REQUEST —
Reproduce verbatim the lines up to and including the one with "const BASE_ROUND = 9;", starting from the first.

══════

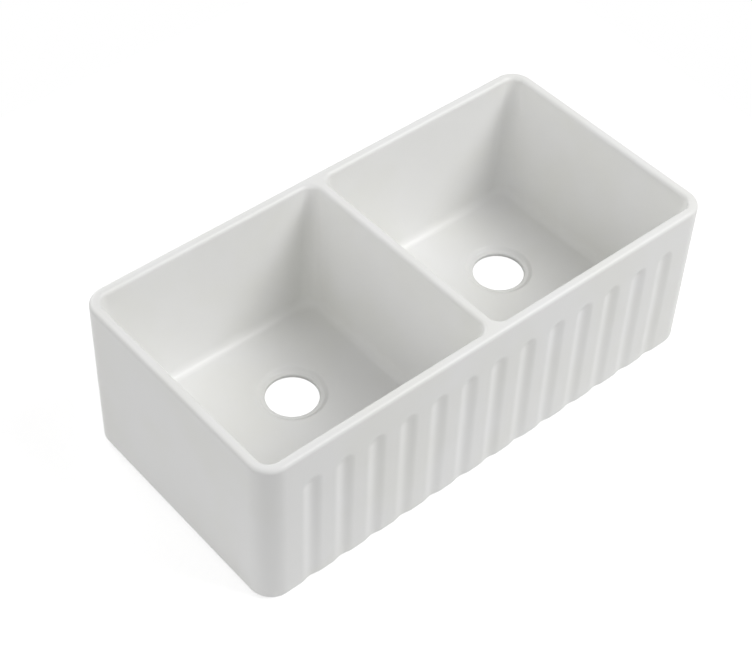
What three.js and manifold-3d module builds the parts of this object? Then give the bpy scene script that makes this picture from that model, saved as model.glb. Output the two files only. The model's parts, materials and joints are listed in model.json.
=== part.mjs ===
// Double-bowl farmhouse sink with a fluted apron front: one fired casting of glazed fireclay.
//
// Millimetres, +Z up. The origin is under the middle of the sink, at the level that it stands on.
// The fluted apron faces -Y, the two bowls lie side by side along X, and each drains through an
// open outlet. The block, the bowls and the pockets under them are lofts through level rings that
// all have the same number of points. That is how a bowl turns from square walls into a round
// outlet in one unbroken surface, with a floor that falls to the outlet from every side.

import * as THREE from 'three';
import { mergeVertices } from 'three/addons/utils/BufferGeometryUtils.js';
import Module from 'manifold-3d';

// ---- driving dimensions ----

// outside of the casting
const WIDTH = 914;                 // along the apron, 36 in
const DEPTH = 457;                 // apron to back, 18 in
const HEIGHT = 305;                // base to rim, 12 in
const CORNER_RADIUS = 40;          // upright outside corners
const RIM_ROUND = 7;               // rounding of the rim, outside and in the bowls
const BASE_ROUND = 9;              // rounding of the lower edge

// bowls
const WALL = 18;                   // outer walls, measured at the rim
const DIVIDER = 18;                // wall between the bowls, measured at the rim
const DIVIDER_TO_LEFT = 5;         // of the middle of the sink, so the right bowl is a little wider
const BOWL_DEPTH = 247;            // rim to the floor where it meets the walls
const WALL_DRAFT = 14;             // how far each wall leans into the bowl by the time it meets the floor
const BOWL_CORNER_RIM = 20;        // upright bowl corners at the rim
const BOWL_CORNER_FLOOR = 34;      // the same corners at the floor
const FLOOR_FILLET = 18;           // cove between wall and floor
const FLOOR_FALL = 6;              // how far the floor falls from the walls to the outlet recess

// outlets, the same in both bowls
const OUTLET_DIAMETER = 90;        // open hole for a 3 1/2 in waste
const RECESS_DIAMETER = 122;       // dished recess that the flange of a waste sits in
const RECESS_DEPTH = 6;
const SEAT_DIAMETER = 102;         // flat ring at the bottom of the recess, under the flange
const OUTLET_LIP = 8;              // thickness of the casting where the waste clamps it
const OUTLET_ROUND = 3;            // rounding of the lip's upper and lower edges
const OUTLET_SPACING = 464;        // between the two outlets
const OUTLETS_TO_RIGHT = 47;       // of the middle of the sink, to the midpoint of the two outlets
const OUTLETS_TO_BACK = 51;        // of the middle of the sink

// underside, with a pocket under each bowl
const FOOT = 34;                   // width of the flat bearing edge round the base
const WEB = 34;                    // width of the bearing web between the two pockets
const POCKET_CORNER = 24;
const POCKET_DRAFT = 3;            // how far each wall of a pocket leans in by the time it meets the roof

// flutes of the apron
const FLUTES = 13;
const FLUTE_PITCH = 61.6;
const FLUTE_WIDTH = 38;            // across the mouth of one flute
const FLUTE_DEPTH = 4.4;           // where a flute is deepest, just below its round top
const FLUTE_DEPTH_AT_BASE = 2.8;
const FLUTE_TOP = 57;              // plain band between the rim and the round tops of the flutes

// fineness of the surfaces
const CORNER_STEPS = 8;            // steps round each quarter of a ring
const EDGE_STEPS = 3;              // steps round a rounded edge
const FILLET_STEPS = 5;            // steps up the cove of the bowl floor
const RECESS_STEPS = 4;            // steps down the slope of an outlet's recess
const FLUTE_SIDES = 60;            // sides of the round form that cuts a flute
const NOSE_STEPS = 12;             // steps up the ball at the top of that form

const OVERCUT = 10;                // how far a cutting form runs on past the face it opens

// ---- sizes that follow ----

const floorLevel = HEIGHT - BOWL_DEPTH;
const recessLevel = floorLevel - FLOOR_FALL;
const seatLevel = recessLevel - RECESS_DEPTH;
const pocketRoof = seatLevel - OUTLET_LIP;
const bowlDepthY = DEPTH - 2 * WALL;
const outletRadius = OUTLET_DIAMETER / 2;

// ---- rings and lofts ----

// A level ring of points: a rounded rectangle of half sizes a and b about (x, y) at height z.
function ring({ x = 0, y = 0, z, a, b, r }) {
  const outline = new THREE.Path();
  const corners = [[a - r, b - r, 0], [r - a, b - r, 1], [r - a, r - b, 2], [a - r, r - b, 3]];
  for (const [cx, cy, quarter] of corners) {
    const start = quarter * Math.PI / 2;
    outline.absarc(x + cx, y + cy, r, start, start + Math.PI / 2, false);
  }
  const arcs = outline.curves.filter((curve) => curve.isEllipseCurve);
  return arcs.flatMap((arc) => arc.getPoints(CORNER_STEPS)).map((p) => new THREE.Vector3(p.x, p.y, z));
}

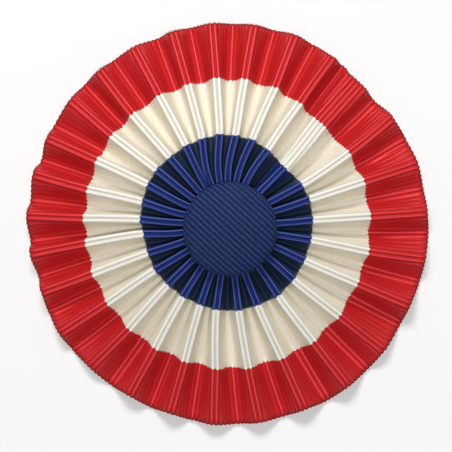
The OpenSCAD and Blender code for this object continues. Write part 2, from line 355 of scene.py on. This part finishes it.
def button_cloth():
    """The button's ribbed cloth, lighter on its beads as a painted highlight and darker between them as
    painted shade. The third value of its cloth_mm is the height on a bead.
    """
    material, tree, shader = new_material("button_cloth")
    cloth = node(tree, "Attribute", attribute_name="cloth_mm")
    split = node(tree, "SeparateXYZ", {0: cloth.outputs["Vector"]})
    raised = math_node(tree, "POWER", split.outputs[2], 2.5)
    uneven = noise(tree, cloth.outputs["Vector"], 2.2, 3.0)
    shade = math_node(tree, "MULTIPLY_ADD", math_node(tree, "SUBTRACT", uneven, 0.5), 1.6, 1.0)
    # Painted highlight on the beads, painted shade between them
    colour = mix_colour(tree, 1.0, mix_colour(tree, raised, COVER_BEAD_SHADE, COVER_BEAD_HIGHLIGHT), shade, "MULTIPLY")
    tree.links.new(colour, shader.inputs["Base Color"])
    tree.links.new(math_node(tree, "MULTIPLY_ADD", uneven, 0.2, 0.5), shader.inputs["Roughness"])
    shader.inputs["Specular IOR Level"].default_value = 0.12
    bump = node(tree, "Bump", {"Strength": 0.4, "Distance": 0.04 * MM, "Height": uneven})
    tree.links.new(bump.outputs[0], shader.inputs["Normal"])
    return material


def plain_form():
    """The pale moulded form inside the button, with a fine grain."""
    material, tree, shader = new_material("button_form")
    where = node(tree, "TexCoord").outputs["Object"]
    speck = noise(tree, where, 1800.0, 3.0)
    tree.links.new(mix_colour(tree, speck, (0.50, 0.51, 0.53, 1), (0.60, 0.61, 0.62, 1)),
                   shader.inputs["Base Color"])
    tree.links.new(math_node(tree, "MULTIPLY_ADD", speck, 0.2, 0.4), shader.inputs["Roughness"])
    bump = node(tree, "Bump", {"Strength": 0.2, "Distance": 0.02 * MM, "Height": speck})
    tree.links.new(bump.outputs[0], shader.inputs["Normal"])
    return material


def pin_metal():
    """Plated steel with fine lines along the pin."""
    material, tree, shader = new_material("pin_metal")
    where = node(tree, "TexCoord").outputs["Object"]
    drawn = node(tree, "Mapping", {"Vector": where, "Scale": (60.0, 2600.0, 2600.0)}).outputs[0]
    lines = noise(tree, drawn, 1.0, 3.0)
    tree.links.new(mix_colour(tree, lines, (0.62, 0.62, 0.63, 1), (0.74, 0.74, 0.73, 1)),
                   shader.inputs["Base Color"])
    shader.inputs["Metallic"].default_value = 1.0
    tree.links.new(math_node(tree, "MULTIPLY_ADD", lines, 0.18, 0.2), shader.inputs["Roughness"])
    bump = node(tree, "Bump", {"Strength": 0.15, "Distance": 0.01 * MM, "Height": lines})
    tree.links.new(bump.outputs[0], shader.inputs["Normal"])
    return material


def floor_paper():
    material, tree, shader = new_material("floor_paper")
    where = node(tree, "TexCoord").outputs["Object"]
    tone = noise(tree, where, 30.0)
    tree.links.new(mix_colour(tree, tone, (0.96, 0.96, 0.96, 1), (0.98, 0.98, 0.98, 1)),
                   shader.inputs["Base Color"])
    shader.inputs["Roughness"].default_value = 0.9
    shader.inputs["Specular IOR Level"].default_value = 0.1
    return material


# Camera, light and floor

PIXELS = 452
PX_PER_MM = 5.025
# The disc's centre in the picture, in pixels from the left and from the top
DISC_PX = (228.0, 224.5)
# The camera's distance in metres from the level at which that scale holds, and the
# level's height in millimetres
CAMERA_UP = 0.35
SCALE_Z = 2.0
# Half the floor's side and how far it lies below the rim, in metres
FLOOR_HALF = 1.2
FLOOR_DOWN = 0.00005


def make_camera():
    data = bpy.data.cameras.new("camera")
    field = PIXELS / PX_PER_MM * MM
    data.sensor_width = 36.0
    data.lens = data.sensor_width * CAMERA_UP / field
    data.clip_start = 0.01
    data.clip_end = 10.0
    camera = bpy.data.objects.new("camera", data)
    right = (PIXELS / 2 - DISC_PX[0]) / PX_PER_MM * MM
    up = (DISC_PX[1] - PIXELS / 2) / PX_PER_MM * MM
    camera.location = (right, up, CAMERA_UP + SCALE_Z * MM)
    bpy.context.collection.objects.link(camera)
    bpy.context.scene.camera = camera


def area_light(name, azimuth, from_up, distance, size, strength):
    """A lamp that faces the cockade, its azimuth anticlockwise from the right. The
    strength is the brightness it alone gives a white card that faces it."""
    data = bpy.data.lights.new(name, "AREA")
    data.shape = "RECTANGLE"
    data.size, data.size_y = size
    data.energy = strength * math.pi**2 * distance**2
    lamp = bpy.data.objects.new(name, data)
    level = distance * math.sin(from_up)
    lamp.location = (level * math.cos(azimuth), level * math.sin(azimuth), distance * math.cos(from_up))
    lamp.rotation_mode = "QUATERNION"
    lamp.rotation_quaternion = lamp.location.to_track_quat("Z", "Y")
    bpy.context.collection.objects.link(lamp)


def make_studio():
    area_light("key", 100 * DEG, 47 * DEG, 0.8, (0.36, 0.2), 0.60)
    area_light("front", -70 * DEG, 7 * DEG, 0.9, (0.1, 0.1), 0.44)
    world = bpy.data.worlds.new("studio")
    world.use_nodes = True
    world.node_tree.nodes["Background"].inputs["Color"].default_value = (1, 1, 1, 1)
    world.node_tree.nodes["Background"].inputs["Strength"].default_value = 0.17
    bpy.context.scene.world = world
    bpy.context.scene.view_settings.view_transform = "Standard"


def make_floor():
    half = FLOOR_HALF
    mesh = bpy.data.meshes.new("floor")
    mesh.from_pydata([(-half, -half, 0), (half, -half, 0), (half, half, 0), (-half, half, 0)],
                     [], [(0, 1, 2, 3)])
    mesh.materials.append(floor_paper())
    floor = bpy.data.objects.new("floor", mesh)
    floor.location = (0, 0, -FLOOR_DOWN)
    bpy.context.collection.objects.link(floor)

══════

FULL RESPONSE —
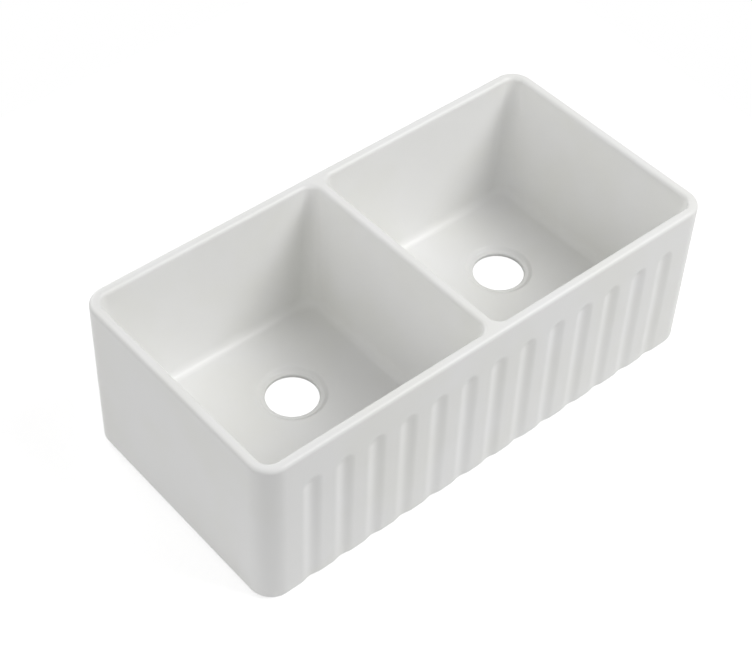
What three.js and manifold-3d module builds the parts of this object? Then give the bpy scene script that makes this picture from that model, saved as model.glb. Output the two files only. The model's parts, materials and joints are listed in model.json.
=== part.mjs ===
// Double-bowl farmhouse sink with a fluted apron front: one fired casting of glazed fireclay.
//
// Millimetres, +Z up. The origin is under the middle of the sink, at the level that it stands on.
// The fluted apron faces -Y, the two bowls lie side by side along X, and each drains through an
// open outlet. The block, the bowls and the pockets under them are lofts through level rings that
// all have the same number of points. That is how a bowl turns from square walls into a round
// outlet in one unbroken surface, with a floor that falls to the outlet from every side.

import * as THREE from 'three';
import { mergeVertices } from 'three/addons/utils/BufferGeometryUtils.js';
import Module from 'manifold-3d';

// ---- driving dimensions ----

// outside of the casting
const WIDTH = 914;                 // along the apron, 36 in
const DEPTH = 457;                 // apron to back, 18 in
const HEIGHT = 305;                // base to rim, 12 in
const CORNER_RADIUS = 40;          // upright outside corners
const RIM_ROUND = 7;               // rounding of the rim, outside and in the bowls
const BASE_ROUND = 9;              // rounding of the lower edge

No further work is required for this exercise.